Bayangkan ini: pemimpin yang baru saja lengser, dinobatkan sebagai pemimpin terkorup nomor dua di dunia oleh lembaga internasional, justru akan dikirim untuk mewakili negara dalam peristiwa sakral penguburan Paus di Vatikan. Ini bukan naskah satir. Ini Indonesia.
Presiden terpilih Prabowo Subianto dikabarkan akan mengutus Joko Widodo sebagai special envoy ke Vatikan untuk menghadiri pemakaman Paus. Penugasan ini, jika benar terjadi, bukan hanya janggal, tapi juga mencederai akal sehat diplomasi dan nurani moral bangsa. Jokowi—yang belum genap sebulan menanggalkan jabatannya, dan belum sempat mempertanggungjawabkan pelbagai skandal yang membayangi dua periode kepemimpinannya—tiba-tiba tampil lagi sebagai wajah resmi Indonesia. Kali ini bukan di panggung kampanye, tapi di altar gereja terbesar dunia.
Dalam daftar World of Statistics 2024, Jokowi menempati peringkat kedua sebagai pemimpin paling korup di dunia. Gelar yang tak dicari, tapi melekat karena akumulasi skandal di bawah pemerintahannya: mulai dari pembajakan KPK, manipulasi hukum, proyek IKN yang sarat kepentingan oligarki, hingga nepotisme terang-terangan dalam tubuh kekuasaan. Belum lagi urusan politik dinasti yang menjalar ke anak-anaknya, seakan Indonesia adalah warisan pribadi, bukan republik konstitusional.
Lalu, mengapa sosok seperti ini justru diutus menghadiri prosesi pemakaman tokoh spiritual sedunia?

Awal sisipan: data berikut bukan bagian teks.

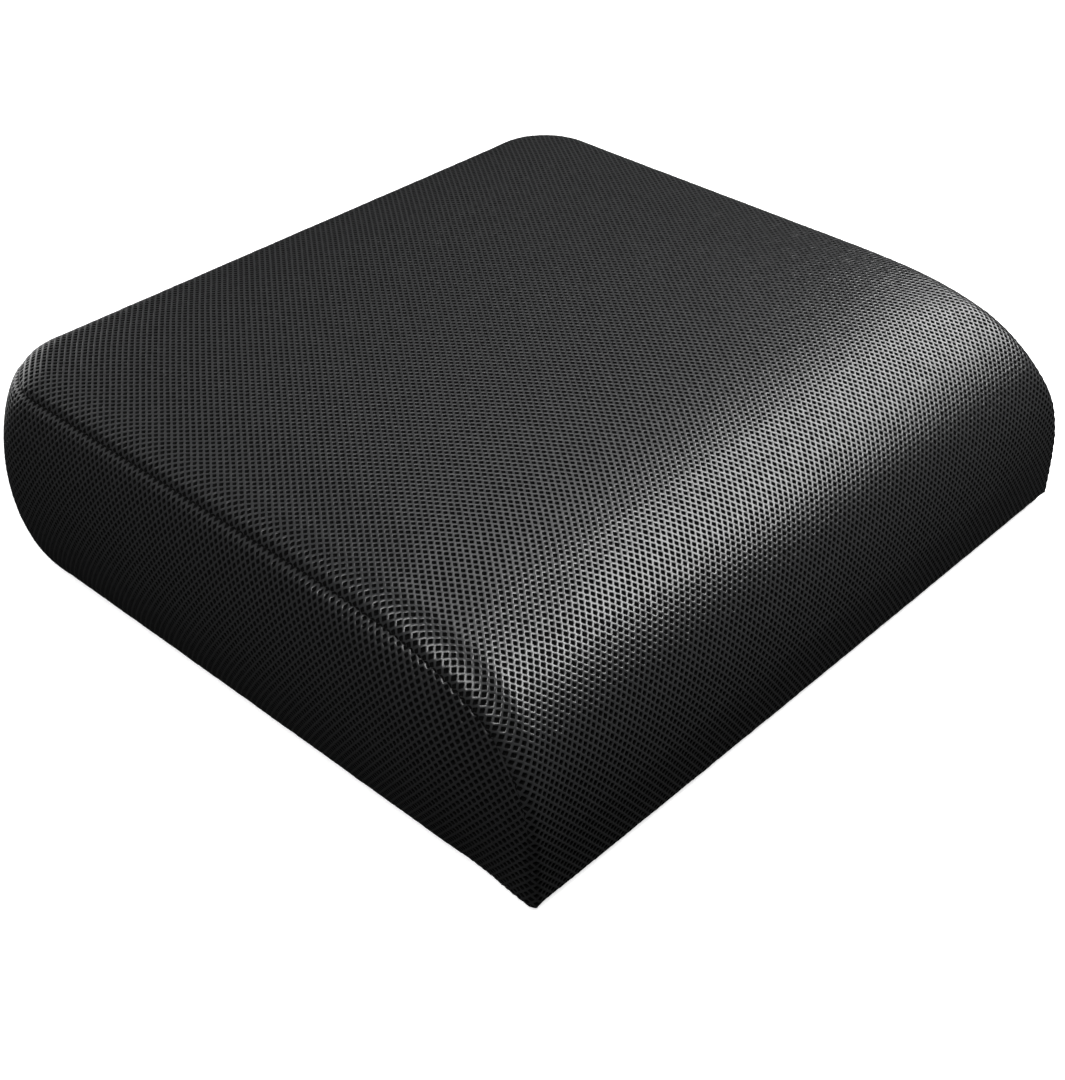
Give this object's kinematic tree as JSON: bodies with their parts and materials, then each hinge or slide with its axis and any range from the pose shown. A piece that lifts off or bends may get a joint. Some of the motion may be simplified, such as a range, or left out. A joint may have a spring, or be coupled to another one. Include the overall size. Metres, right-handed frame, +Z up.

Dua Masalah Besar: Moralitas dan Kapasitas
Penunjukan Jokowi menciptakan dua ironi besar. Pertama adalah ironi moral. Vatikan bukan sekadar tempat, tapi simbol kebajikan, ketulusan, dan spirit pengabdian. Mengirim utusan negara ke sana berarti memilih sosok yang mencerminkan etika tinggi, bukan justru nama yang sedang digugat oleh sejarah. Bahkan di dunia diplomasi, pemilihan special envoy biasanya memperhitungkan moral stature dari tokoh yang dikirim—karena ia membawa nama bangsa, bukan sekadar tubuh pribadi.
Ironi kedua adalah soal kapasitas. Jokowi, sejak awal, dikenal bukan karena kecakapan diplomatiknya. Kemampuan bahasa Inggris yang minim membuat ia kerap tampak canggung di forum global. Pidato-pidato internasionalnya kaku, dibacakan tanpa ekspresi, dan miskin improvisasi. Bandingkan dengan tokoh-tokoh seperti Marty Natalegawa, Hassan Wirajuda, atau bahkan Anies Baswedan—yang bisa berdiri sejajar dengan diplomat dunia dan berbicara dalam bahasa global dengan percaya diri.
Maka publik bertanya: apa sebenarnya motif di balik pengutusan ini?
Isyarat Politik atau Kompensasi Personal?
Ada dua kemungkinan. Pertama, ini adalah manuver politik Prabowo untuk menjaga keseimbangan kekuasaan: memberi ruang simbolik pada Jokowi agar tidak merasa tersingkir, meski kursinya telah digantikan. Kedua, ini adalah upaya mempermanenkan bayang-bayang Jokowi dalam pemerintahan baru, lewat skenario diplomasi informal. Keduanya sama berbahayanya: yang satu menunjukkan ketakutan pemimpin baru terhadap pemimpin lama, yang lain menandakan bahwa Indonesia sedang dikelola dengan pola patronase keluarga.
Lebih buruk lagi, pengutusan ini mengaburkan batas antara negara dan individu. Apakah Jokowi hadir mewakili Indonesia, atau mewakili dirinya yang ingin tetap tampil di panggung global? Apakah Prabowo sedang menjalankan mandat rakyat, atau sedang membayar utang politik?
Dalam sejarah diplomasi, tak pernah ada preseden negara mengutus tokoh yang dicap korup secara global ke peristiwa spiritual sebesar ini. Jokowi boleh saja diundang sebagai tamu pribadi oleh Vatikan, namun mengangkatnya sebagai delegasi resmi negara adalah preseden keliru. Kita sedang bermain-main dengan harga diri diplomasi Indonesia.
Karena itu, penugasan ini harus dipertanyakan, bahkan ditolak. Bukan karena Jokowi pribadi, tapi karena prinsip: bahwa yang mewakili bangsa di forum global haruslah tokoh bersih, berwibawa, dan punya kompetensi. Bukan sosok yang sedang diperdebatkan masa lalu dan reputasinya.
Jika tidak, kita justru sedang mempermalukan diri kita sendiri di altar dunia.